- [Task to carry out]
List each line of the data that holds the string "code", please.

- [Dataset content]
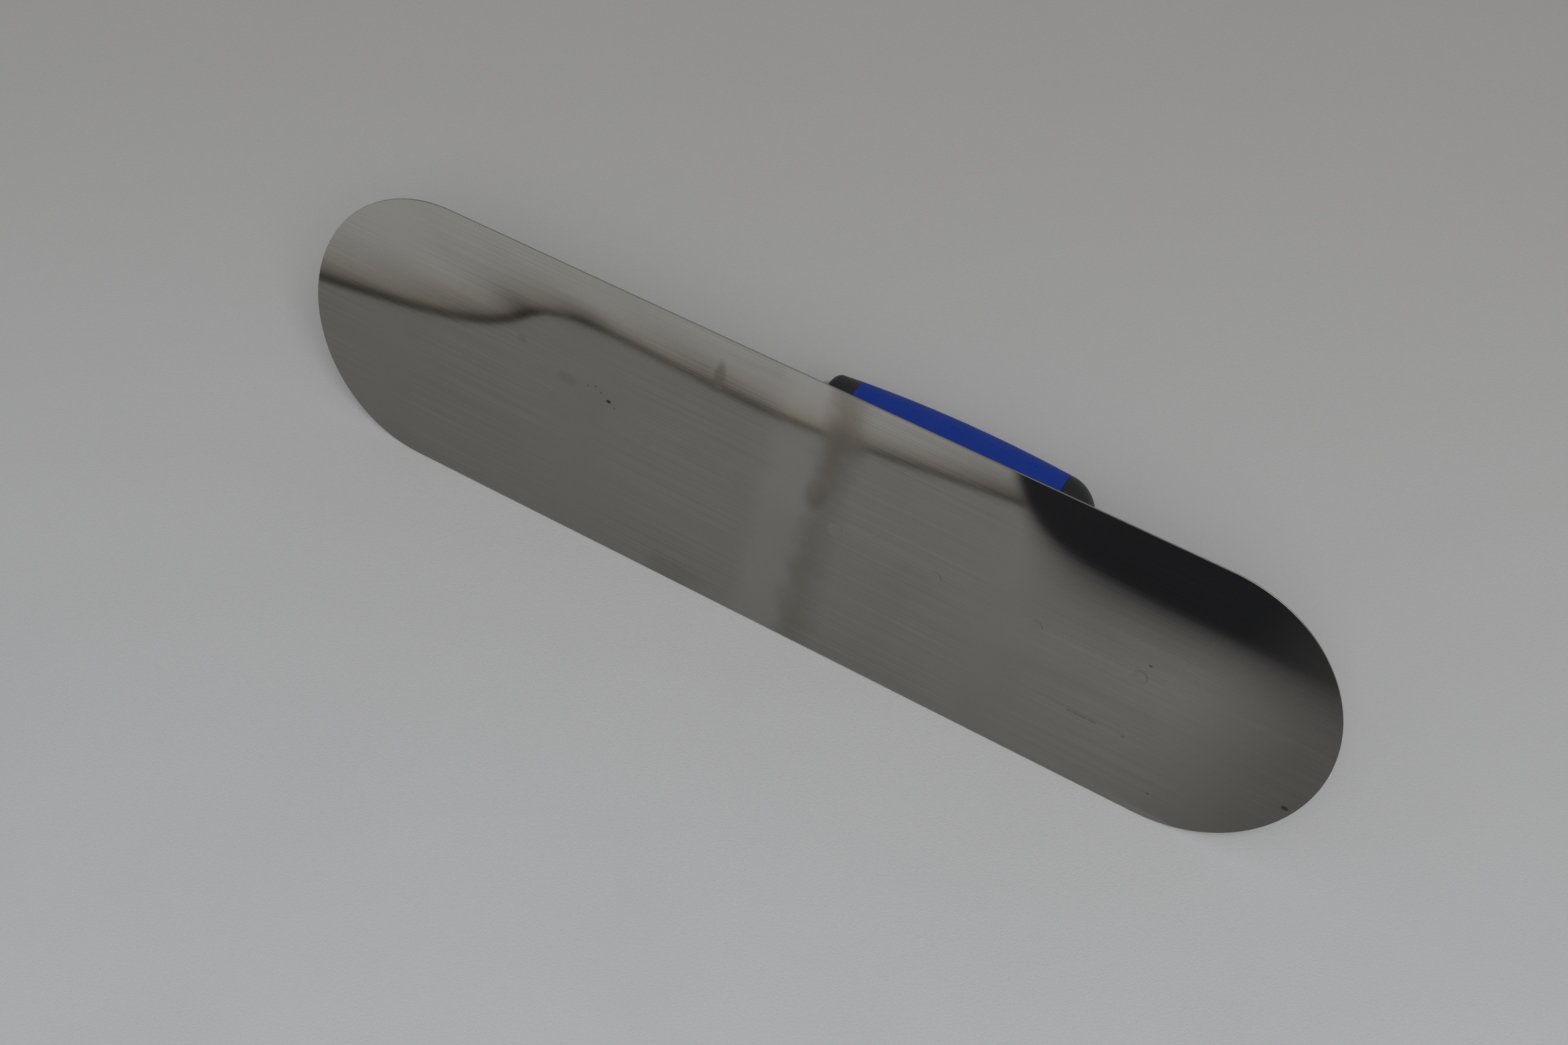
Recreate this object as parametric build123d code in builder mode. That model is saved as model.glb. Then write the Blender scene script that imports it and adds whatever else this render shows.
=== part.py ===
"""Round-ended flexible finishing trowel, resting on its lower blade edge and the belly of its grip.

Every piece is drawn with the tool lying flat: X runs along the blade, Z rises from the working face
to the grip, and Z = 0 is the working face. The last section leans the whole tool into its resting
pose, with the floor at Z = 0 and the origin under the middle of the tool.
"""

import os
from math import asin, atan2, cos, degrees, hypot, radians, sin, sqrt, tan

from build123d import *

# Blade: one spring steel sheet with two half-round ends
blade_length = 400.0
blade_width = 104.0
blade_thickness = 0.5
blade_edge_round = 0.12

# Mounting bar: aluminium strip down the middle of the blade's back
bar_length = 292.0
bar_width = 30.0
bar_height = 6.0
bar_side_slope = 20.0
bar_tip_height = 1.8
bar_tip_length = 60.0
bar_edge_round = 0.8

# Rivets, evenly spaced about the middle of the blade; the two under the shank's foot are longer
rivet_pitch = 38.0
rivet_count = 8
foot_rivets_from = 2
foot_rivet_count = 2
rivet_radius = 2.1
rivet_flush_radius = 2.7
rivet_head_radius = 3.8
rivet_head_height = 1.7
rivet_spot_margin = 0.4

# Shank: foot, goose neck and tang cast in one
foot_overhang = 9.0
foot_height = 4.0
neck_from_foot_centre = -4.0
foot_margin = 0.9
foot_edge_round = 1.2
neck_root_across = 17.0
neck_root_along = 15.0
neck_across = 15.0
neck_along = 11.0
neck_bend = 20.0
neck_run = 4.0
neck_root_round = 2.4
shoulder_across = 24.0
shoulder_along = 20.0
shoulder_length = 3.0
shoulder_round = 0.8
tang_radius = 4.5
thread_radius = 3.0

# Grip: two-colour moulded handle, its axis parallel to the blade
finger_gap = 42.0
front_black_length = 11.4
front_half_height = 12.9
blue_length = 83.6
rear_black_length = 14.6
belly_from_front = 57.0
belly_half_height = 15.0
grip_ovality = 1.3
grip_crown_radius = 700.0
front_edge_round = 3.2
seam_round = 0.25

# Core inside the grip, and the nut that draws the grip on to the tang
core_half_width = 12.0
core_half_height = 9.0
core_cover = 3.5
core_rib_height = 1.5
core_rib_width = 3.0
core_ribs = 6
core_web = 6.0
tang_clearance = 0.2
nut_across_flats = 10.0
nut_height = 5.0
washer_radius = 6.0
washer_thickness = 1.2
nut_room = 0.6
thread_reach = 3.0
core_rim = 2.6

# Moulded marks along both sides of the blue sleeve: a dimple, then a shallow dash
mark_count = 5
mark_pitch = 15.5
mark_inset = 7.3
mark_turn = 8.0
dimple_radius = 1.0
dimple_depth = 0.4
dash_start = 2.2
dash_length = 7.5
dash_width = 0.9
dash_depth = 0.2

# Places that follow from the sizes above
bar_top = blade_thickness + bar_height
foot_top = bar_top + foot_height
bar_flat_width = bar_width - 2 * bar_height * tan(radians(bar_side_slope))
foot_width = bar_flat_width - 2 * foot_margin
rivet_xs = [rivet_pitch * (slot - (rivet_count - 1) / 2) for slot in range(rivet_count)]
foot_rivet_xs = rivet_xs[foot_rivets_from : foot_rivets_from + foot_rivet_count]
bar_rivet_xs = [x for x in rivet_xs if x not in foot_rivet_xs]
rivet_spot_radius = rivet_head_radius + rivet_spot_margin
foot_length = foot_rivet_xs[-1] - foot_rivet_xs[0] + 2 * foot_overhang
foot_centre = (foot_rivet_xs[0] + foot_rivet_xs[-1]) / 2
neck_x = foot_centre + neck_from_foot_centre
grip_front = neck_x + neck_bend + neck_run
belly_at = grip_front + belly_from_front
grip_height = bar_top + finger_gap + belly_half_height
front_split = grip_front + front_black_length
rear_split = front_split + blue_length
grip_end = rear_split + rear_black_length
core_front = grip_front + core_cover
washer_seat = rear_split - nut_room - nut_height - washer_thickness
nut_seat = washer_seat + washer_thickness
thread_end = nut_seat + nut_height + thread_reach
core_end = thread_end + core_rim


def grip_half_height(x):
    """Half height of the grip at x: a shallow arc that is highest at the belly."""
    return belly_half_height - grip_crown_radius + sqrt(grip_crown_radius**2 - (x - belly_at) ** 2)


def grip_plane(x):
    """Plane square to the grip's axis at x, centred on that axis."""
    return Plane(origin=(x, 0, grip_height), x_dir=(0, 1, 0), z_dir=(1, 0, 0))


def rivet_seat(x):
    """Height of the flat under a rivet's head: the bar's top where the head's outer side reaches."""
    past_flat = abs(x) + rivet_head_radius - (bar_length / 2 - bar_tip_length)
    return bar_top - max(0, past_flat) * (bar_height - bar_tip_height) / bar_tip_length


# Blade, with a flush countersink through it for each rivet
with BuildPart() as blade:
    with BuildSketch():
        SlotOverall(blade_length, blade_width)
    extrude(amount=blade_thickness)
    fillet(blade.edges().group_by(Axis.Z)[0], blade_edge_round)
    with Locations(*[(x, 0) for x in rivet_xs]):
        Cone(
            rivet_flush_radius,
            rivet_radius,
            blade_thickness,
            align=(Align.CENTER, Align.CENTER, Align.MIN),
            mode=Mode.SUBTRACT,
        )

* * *

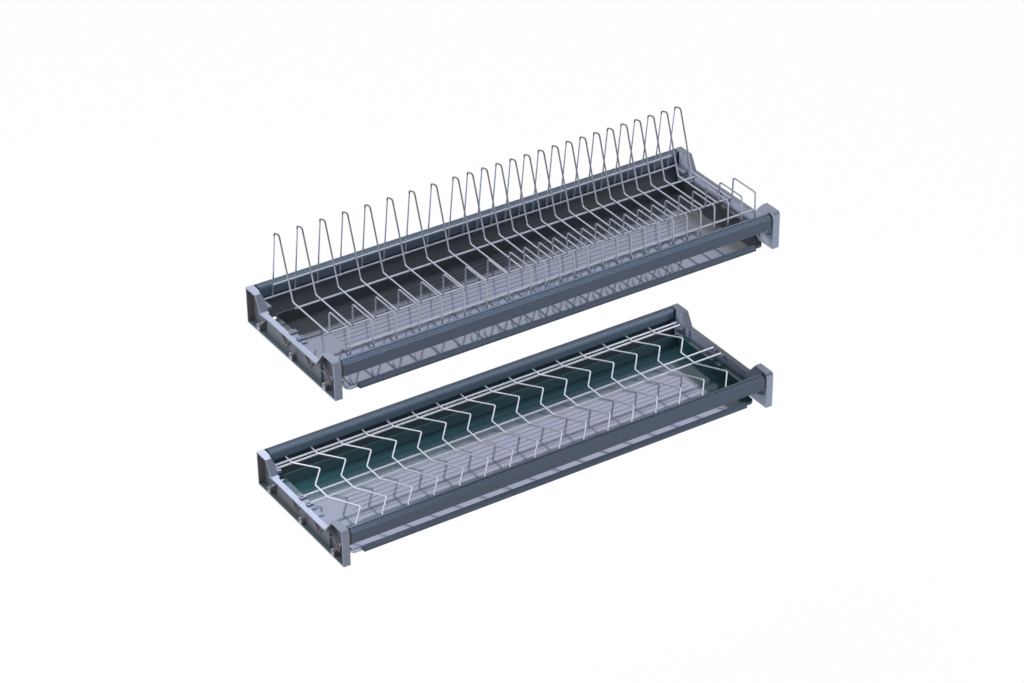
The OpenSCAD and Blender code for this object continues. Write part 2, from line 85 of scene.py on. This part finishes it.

- [Expected answer]
Recreate this object as parametric build123d code in builder mode. That model is saved as model.glb. Then write the Blender scene script that imports it and adds whatever else this render shows.
The OpenSCAD and Blender code for this object continues. Write part 2, from line 85 of scene.py on. This part finishes it.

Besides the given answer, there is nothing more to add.